How to start the engine of growth is controversial. South Africa's farming and industrial sectors have been protected and subsidized, with high tariff barriers and little free trade. Lowering these barriers and ending subsidies is helping. Still, more-drastic action is required.
What South Africans politely call the country's labor aristocracy is a significant problem. Because unionized labor was critical to winning the anti-apartheid struggle, trade unions have successfully sought high wages from the mines and government. Wages outside these formal sectors are correspondingly high - for the comparative few who have jobs. Productivity is regarded as low.
Fifty percent of all South Africans are unemployed.
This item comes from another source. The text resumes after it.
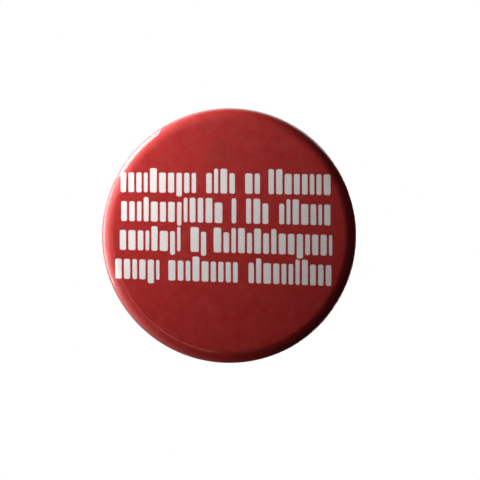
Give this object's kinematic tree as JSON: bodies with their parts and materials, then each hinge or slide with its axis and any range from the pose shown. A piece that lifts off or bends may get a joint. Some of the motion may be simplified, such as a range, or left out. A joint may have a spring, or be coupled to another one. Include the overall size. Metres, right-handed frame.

The real issue is not how to maintain high wages for the unionized, but how to provide more job opportunities for the unemployed. A new national wage policy must be part of a strategy to encourage new export-oriented industries.
COMBATING crime is critical. Foreign investors have opened distribution centers or offices in South Africa. But they won't sink real money until the crime wave abates. Crime also is impelling skilled South Africans to flee the country. It will be some time before South Africa's apartheid-determined shortage of indigenous physicians, engineers, accountants, etc., is met.
A larger, reinvigorated, better paid, and better equipped set of provincial and local police forces is necessary. Serious detective work has deteriorated. Corruption and payoffs are frequent. Determined leadership, from the top, is urgently needed.
The same determination, using the military, could claim the province of Kwazulu-Natal, where most of the internecine political massacres are occurring. Mandela and Chief Buthelezi have discussed ways to end the violence, but the underlying issue remains: Buthelezi wants to retain his party's power in Natal; the ANC wants to end it.
Buthelezi and the IFP have boycotted this month's constitutional assembly, which is replacing the country's interim constitution with a permanent one. At issue is the extent to which provinces (particularly Kwazulu-Natal) will be autonomous. The ANC wants a centralized federation; IFP wants one that's largely decentralized.
The battle is fundamentally about turf and political power. The killings in Natal have given Buthelezi a strong seat at the national bargaining table - and hope of holding onto regional power. Mandela must be tougher in dealing with Buthelezi. With Buthelezi more effectively harnessed, and troops interceding in the province, there can be peace - and it won't hurt growth strategy, either.
Mandela and his government must move from the opening phase of reconciliation into a new phase of tough love. Under that mantle, a resolute president will be able to make the needed difficult decisions on growth, crime, and Kwazulu-Natal.